• Exercise prompt
All material below is to be reproduced exactly.
* * * * * * * * *
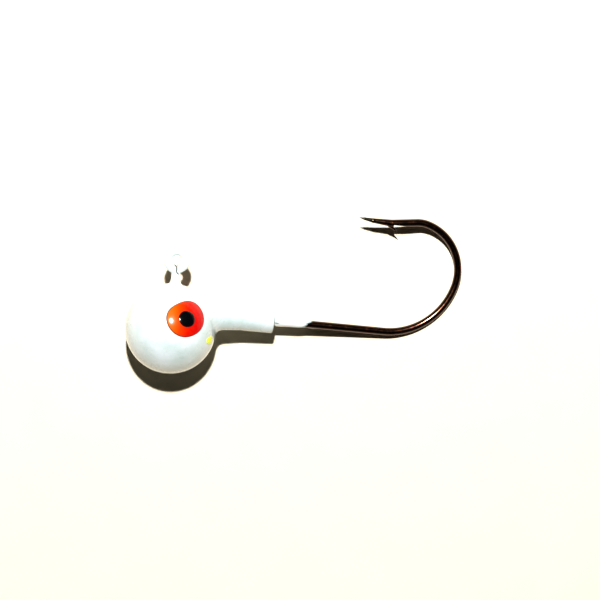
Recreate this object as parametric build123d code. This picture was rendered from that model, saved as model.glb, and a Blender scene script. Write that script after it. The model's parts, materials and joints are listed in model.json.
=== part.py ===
from build123d import *
import os
from math import acos, cos, degrees, radians, sin, sqrt

# Ball jig head on a 90 degree Aberdeen jig hook, in millimetres.
#
# Everything is first drawn in the hook's own frame: the origin is the centre of the ball, +X runs
# along the shank towards the bend, +Y points at the line-tie ring, and the hook lies in the XY plane.
# lie_down() then turns the whole jig on to its cheek, the way it rests on a table.

# Hook: one piece of round wire
WIRE_DIA = 0.88
SHANK_RISE = 2.03            # shank axis above the ball's centre
LEG_BEND_RADIUS = 1.20       # the bend inside the ball
LEG_LEAN = 1.6               # how far the leg leans towards the nose, in degrees
RING_RISE = 8.01             # centre of the line-tie ring above the ball's centre
RING_RADIUS = 1.06           # to the middle of the wire
RING_NECK_RADIUS = 0.75      # the small reverse bend that centres the ring over the leg
RING_END_ANGLE = 70.0        # where the ring's cut end meets the leg, below the horizontal
BEND_START = 24.96           # end of the straight shank
BEND_RADII = (8.05, 5.77, 3.34)
BEND_TURNS = (74.0, 90.7, 22.4)
SPEAR_LENGTH = 2.98          # straight wire from the bend to the base of the point

# Point and barb
POINT_SHOULDER = (21.48, 14.92)
POINT_SHOULDER_RADIUS = 0.19
POINT_TIP = (20.46, 15.02)
POINT_TIP_RADIUS = 0.03
BARB_NOTCH = (24.59, 14.55)  # deepest corner of the cut that lifts the barb
BARB_TIP = (25.33, 13.63)
BARB_TIP_RADIUS = 0.02
BARB_ROOT_LENGTH = 0.84
BARB_WIDTH = 0.46
BARB_CUT_LENGTH = 1.95       # the cut runs out of the wire this far behind the point's base

# Casting: sizes over the paint
BALL_DIA = 10.50
COLLAR_DIA = 3.30
COLLAR_RISE = 2.22           # collar axis above the ball's centre
COLLAR_END = 11.75
COLLAR_EDGE_RADIUS = 0.10
ROOT_START = 2.50            # the collar's root tapers from here, inside the ball,
ROOT_END = 8.00              # to here, where the plain collar begins
ROOT_FLARE = 0.50
ROOT_FILLET = 0.60
FILM = 0.12                  # paint over lead

# Paint that runs on along the wire
LEG_FILM = 0.08              # on the leg and the ring
FOOT_RADIUS = 0.85           # the cone of paint where the leg leaves the ball, widest in the ball's skin
FOOT_TOP = 5.65
SHANK_FILM = 0.08
SHANK_PAINT_LENGTH = 4.50
SHANK_FEATHER = 1.40         # the last stretch, where the film thins out
FEATHER_FILM = 0.02
MENISCUS = 0.30              # ring of paint in the corner between collar and shank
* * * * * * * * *
• Written solution
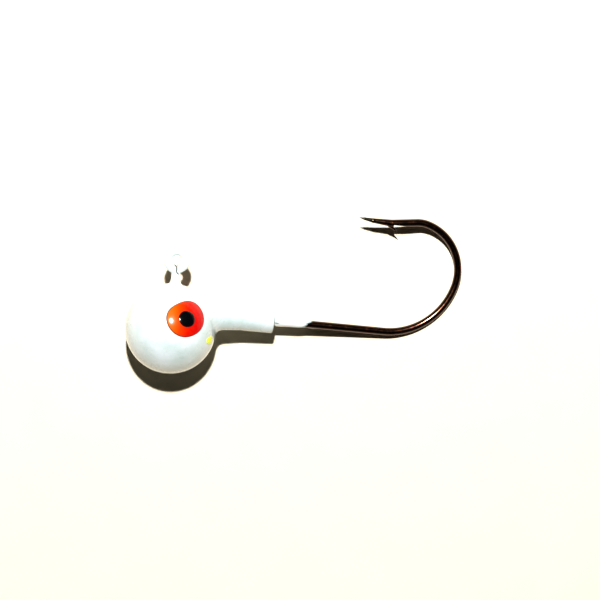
Recreate this object as parametric build123d code. This picture was rendered from that model, saved as model.glb, and a Blender scene script. Write that script after it. The model's parts, materials and joints are listed in model.json.
=== part.py ===
from build123d import *
import os
from math import acos, cos, degrees, radians, sin, sqrt

# Ball jig head on a 90 degree Aberdeen jig hook, in millimetres.
#
# Everything is first drawn in the hook's own frame: the origin is the centre of the ball, +X runs
# along the shank towards the bend, +Y points at the line-tie ring, and the hook lies in the XY plane.
# lie_down() then turns the whole jig on to its cheek, the way it rests on a table.

# Hook: one piece of round wire
WIRE_DIA = 0.88
SHANK_RISE = 2.03            # shank axis above the ball's centre
LEG_BEND_RADIUS = 1.20       # the bend inside the ball
LEG_LEAN = 1.6               # how far the leg leans towards the nose, in degrees
RING_RISE = 8.01             # centre of the line-tie ring above the ball's centre
RING_RADIUS = 1.06           # to the middle of the wire
RING_NECK_RADIUS = 0.75      # the small reverse bend that centres the ring over the leg
RING_END_ANGLE = 70.0        # where the ring's cut end meets the leg, below the horizontal
BEND_START = 24.96           # end of the straight shank
BEND_RADII = (8.05, 5.77, 3.34)
BEND_TURNS = (74.0, 90.7, 22.4)
SPEAR_LENGTH = 2.98          # straight wire from the bend to the base of the point

# Point and barb
POINT_SHOULDER = (21.48, 14.92)
POINT_SHOULDER_RADIUS = 0.19
POINT_TIP = (20.46, 15.02)
POINT_TIP_RADIUS = 0.03
BARB_NOTCH = (24.59, 14.55)  # deepest corner of the cut that lifts the barb
BARB_TIP = (25.33, 13.63)
BARB_TIP_RADIUS = 0.02
BARB_ROOT_LENGTH = 0.84
BARB_WIDTH = 0.46
BARB_CUT_LENGTH = 1.95       # the cut runs out of the wire this far behind the point's base

# Casting: sizes over the paint
BALL_DIA = 10.50
COLLAR_DIA = 3.30
COLLAR_RISE = 2.22           # collar axis above the ball's centre
COLLAR_END = 11.75
COLLAR_EDGE_RADIUS = 0.10
ROOT_START = 2.50            # the collar's root tapers from here, inside the ball,
ROOT_END = 8.00              # to here, where the plain collar begins
ROOT_FLARE = 0.50
ROOT_FILLET = 0.60
FILM = 0.12                  # paint over lead

# Paint that runs on along the wire
LEG_FILM = 0.08              # on the leg and the ring
FOOT_RADIUS = 0.85           # the cone of paint where the leg leaves the ball, widest in the ball's skin
FOOT_TOP = 5.65
SHANK_FILM = 0.08
SHANK_PAINT_LENGTH = 4.50
SHANK_FEATHER = 1.40         # the last stretch, where the film thins out
FEATHER_FILM = 0.02
MENISCUS = 0.30              # ring of paint in the corner between collar and shank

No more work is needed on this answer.